MOYEN ANNEXE au présent arrêt

Moyen produit par la SCP Célice, Soltner, Texidor et Périer, avocat aux Conseils, pour la société BF... agricole

Il est fait grief au jugement attaqué d'AVOIR rejeté les fins de non-recevoir soulevées, d'AVOIR ordonné l'annulation du protocole préélectoral en vue des élections des membres CSE de la société BF... Agricole, signé le 11 juillet 2018, d'AVOIR ordonné en conséquence l'annulation des dites élections intervenues les 13 et 27 septembre 2018 et d'AVOIR condamné la société BF... Agricole à verser à l'Union Locale CGT de Villefranche-sur-Saône la somme de 750 euros en application de l'article 700 du code de procédure civile ;

AUX MOTIFS QUE « La question posée n'est pas celle du bien fondé du protocole, acquise au vu de sa signature à la double majorité, mais exclusivement celle de son processus d'élaboration.
Le respect de la condition de loyauté, constamment rappelée par la jurisprudence comme essentielle, est un préalable à la signature d'un tel protocole et son défaut vicie l'ensemble des opérations électorales.
Le protocole préélectoral a notamment pour objet de déterminer la détermination des collèges électoraux, la répartition du personnel et des sièges dans les collèges.
Ces décisions interviennent au regard des effectifs salariés présents dans l'entreprise et de la classification des salariés.
L'obligation de loyauté rappelée plus avant impose à l'employeur de communiquer aux syndicats parties à la négociation, des éléments leur permettant de connaître la liste des salariés de l'entreprise dans des conditions leur permettant d'apprécier leur qualification et leur classification.
Ce faisant, les dites organisations afin de pouvoir exercer leur contrôle doivent pouvoir accéder pour chacun des salariés à son niveau et sa fonction ; ainsi ils sont fondés à détenir la liste nominative des dits salariés outre des éléments indiquant leur fonction, leur statut et leur niveau.
L'identité des salariés et leur niveau de classification ne constituent pas des éléments confidentiels.
Or, en l'espèce, dans son courrier en date du 25 juillet 2018, la société BF... AGRICOLE a indiqué au représentant de la CGT qu'elle "ne souhaite pas communiquer des éléments nominatifs et confidentiels à des personnes extérieures à l'entreprise".
Il est ainsi suffisamment démontré que ce syndicat n'a pas eu accès aux informations nécessaires à un contrôle réel de la répartition du personnel et des sièges dans les collèges.
Il sera fait droit à la demande en annulation du protocole préélectoral et des élections l'ayant suivi.
La société BF... AGRICOLE sera déboutée de ses demandes reconventionnelles.

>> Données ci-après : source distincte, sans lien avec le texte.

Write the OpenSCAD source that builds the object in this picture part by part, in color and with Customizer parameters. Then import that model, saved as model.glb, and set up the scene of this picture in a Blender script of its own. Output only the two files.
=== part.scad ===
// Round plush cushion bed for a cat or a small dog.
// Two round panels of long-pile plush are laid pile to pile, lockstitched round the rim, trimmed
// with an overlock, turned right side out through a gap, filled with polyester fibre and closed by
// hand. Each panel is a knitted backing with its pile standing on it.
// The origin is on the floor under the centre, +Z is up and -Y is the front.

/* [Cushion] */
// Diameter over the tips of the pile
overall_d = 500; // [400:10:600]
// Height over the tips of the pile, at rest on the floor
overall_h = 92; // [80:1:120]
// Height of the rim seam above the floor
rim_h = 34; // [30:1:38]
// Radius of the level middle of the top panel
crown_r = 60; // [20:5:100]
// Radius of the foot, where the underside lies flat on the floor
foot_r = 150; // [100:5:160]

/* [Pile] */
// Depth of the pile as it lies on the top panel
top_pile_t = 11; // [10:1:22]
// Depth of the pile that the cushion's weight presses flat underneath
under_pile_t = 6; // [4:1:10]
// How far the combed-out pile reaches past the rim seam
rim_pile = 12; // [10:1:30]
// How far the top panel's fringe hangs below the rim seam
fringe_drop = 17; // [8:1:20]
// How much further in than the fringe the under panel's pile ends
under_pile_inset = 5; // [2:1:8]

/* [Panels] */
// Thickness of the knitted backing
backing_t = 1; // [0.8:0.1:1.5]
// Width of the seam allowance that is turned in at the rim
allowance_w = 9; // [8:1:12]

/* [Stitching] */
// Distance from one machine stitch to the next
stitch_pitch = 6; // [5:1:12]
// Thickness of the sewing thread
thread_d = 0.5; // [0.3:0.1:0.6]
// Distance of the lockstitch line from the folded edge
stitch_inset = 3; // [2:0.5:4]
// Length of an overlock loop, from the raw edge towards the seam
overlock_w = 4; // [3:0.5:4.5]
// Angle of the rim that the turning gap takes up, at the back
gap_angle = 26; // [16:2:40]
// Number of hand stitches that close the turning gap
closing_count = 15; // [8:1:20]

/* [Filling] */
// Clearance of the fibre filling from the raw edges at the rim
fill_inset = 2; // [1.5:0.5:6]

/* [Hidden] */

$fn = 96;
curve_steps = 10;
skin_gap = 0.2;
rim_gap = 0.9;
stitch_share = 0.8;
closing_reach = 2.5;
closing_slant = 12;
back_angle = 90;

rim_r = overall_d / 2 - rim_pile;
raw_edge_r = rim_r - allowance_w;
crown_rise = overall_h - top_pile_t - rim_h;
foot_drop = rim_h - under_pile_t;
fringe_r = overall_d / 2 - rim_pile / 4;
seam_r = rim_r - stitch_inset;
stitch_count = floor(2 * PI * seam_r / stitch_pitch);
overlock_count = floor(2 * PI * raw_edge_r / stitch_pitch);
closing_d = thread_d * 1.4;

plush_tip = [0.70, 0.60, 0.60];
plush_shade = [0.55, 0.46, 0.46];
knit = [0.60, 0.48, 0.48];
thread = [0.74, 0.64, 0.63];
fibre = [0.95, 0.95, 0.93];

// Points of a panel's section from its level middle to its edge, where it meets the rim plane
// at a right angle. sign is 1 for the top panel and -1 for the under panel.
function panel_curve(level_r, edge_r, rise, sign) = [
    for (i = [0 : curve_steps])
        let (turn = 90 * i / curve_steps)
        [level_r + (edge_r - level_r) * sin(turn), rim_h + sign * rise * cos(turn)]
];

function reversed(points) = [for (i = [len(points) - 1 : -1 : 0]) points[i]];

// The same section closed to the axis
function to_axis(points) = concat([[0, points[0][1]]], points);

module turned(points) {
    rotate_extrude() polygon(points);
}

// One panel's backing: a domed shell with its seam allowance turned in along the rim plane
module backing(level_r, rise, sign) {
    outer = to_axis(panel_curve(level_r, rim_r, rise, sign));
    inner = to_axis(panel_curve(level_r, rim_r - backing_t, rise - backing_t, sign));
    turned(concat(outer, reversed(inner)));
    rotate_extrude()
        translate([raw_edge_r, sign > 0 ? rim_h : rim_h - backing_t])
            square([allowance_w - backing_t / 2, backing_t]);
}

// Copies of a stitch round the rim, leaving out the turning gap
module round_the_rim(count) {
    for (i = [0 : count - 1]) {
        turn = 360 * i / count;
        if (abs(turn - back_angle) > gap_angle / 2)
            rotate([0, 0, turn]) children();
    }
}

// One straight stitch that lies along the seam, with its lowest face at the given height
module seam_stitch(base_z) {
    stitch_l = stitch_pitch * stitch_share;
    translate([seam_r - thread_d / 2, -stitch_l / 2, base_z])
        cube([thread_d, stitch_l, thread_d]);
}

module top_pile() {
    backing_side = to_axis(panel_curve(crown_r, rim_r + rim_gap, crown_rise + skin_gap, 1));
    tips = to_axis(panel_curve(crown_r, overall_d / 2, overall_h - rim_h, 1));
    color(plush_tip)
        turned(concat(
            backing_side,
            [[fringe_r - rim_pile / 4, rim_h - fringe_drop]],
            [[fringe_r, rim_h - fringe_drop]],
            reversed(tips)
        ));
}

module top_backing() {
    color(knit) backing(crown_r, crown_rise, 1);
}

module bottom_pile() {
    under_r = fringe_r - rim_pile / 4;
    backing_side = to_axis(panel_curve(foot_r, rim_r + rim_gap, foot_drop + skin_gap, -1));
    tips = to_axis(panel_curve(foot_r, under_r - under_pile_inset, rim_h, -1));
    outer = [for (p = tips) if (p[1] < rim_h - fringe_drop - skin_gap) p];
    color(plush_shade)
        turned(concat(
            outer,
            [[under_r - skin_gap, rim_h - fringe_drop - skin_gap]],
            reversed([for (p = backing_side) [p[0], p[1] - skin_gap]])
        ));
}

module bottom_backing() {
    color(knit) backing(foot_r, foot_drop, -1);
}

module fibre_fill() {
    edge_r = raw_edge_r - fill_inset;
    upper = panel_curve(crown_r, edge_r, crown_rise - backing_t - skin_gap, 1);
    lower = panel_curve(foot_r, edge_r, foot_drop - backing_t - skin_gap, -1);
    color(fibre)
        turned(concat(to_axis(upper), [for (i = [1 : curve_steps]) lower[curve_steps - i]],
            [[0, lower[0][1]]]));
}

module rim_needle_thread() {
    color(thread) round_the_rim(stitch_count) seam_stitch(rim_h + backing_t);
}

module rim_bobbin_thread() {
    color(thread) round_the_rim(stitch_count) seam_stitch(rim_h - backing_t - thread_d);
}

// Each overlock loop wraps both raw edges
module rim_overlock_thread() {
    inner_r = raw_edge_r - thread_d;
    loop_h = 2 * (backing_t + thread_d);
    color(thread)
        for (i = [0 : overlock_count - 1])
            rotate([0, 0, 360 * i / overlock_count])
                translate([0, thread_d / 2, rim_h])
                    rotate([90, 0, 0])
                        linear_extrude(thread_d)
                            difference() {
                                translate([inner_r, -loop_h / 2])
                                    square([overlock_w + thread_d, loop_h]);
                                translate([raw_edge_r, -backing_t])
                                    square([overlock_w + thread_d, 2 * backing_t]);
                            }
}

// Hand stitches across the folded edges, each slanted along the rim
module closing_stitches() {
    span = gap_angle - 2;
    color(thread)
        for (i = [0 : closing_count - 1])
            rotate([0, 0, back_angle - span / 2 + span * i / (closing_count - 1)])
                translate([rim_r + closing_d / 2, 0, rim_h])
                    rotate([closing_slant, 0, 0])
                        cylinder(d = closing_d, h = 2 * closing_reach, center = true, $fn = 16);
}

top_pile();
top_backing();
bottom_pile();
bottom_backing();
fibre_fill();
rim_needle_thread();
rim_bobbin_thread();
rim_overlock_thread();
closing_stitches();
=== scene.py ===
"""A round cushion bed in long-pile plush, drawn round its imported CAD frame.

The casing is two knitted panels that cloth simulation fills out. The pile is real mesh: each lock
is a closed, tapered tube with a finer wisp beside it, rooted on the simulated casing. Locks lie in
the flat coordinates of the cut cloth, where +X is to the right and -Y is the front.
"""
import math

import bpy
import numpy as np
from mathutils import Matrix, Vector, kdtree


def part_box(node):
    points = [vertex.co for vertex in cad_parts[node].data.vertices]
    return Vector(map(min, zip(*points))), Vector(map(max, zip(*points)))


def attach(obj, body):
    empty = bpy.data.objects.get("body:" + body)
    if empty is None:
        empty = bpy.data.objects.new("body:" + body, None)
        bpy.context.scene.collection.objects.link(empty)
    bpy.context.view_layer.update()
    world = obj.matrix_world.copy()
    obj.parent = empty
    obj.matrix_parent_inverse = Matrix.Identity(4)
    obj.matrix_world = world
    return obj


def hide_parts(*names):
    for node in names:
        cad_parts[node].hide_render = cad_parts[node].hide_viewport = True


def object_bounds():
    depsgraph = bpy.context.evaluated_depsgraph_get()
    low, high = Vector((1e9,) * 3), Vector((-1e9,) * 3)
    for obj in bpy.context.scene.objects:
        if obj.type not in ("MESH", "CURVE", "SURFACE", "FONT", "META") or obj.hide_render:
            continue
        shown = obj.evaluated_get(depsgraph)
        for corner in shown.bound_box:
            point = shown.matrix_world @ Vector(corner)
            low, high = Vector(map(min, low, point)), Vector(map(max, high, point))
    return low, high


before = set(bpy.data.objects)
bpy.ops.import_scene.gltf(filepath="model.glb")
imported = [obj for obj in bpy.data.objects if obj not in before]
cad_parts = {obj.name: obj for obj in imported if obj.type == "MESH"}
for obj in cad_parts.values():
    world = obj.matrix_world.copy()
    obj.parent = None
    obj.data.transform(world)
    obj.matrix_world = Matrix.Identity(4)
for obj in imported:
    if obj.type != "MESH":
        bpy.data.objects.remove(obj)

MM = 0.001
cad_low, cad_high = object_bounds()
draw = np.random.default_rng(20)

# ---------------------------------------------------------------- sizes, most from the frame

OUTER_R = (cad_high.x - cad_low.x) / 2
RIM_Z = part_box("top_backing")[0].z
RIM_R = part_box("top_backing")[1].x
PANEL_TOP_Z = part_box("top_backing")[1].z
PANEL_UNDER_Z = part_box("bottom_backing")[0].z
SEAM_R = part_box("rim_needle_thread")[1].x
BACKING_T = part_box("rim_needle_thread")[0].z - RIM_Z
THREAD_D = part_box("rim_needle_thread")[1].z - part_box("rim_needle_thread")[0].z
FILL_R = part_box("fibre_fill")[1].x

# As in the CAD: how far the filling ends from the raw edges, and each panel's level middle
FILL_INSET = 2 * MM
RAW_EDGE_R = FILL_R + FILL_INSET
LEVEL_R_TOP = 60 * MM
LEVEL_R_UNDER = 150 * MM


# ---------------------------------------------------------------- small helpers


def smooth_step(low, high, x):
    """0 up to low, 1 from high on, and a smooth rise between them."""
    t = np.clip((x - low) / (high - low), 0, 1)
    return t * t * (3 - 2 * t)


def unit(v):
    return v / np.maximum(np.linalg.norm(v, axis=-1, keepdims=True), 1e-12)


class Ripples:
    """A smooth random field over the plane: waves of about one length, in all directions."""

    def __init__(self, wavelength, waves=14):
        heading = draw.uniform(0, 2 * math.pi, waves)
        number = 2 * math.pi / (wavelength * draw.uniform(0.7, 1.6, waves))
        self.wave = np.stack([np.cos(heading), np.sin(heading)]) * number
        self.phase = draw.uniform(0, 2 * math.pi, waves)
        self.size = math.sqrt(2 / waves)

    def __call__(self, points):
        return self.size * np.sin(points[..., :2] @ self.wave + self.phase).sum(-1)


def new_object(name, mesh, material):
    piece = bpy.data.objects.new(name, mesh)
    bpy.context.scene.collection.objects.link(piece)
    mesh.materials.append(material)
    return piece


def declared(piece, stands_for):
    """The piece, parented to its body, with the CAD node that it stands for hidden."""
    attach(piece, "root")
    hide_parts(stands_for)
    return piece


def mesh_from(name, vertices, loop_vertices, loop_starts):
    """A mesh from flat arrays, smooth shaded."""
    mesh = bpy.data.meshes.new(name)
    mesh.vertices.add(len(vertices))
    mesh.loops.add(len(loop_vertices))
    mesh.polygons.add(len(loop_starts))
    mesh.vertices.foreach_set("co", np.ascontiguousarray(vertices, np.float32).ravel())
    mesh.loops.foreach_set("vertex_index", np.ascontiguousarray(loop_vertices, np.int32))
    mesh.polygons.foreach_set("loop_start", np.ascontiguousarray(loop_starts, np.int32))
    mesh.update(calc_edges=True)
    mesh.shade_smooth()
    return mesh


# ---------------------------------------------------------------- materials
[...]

En équité et par application des dispositions de l'article 700 du code de procédure civile, la CGT recevra de la société BF... AGRICOLE la somme de 750 euros » ;

1. ALORS QUE le protocole d'accord préélectoral qui répond aux conditions de validité définies par l'article L2314-6 du code du travail ne peut être contesté devant le juge judiciaire qu'en ce qu'il contiendrait des stipulations contraires à l'ordre public, notamment en ce qu'elles méconnaîtraient les principes généraux de droit électoral ; qu'en l'espèce, le tribunal d'instance a constaté que le protocole d'accord préélectoral a été conclu à la condition de double majorité ; qu'en retenant, pour annuler ce protocole et les élections, que le syndicat CGT démontre n'avoir pas eu accès aux informations nécessaires à un contrôle réel de la répartition du personnel et des sièges entre les collèges et que la violation de l'obligation de loyauté, qui doit présider à la négociation du protocole, vicie l'ensemble des opérations électorales, le tribunal d'instance s'est fondé sur des motifs inopérants, sans constater que le protocole préélectoral comporterait des dispositions contraires à l'ordre public ; qu'il a en conséquence violé l'article L2314-6 du code du travail ;

2. ALORS QUE l'employeur, tenu dans le cadre de la négociation préélectorale à une obligation de loyauté, doit fournir aux syndicats participant à cette négociation, et sur leur demande, les éléments nécessaires au contrôle de l'effectif de l'entreprise et de la régularité des listes électorales ; que pour satisfaire à cette obligation, l'employeur peut soit mettre à disposition des syndicats qui demandent à en prendre connaissance le registre unique du personnel et des déclarations annuelles des données sociales des années concernées dans des conditions permettant l'exercice effectif de leur consultation, soit communiquer à ces mêmes syndicats des copies ou extraits desdits documents, expurgés des éléments confidentiels, notamment relatifs à la rémunération des salariés ; que l'employeur n'est pas tenu, en revanche, de remettre aux syndicats des données nominatives et confidentielles sur les fonctions et la classification des salariés ; qu'en retenant néanmoins, pour dire que l'Union Locale CGT n'avait pas eu accès aux informations nécessaires à un contrôle réel de la répartition du personnel et des sièges dans les collèges, que l'employeur ne lui avait pas remis les éléments lui permettant de connaître la liste des salariés de l'entreprise et d'apprécier leur qualification et leur classification, le tribunal d'instance a violé les articles L. 2314-5, L2314-6 et L2314-11 du code du travail.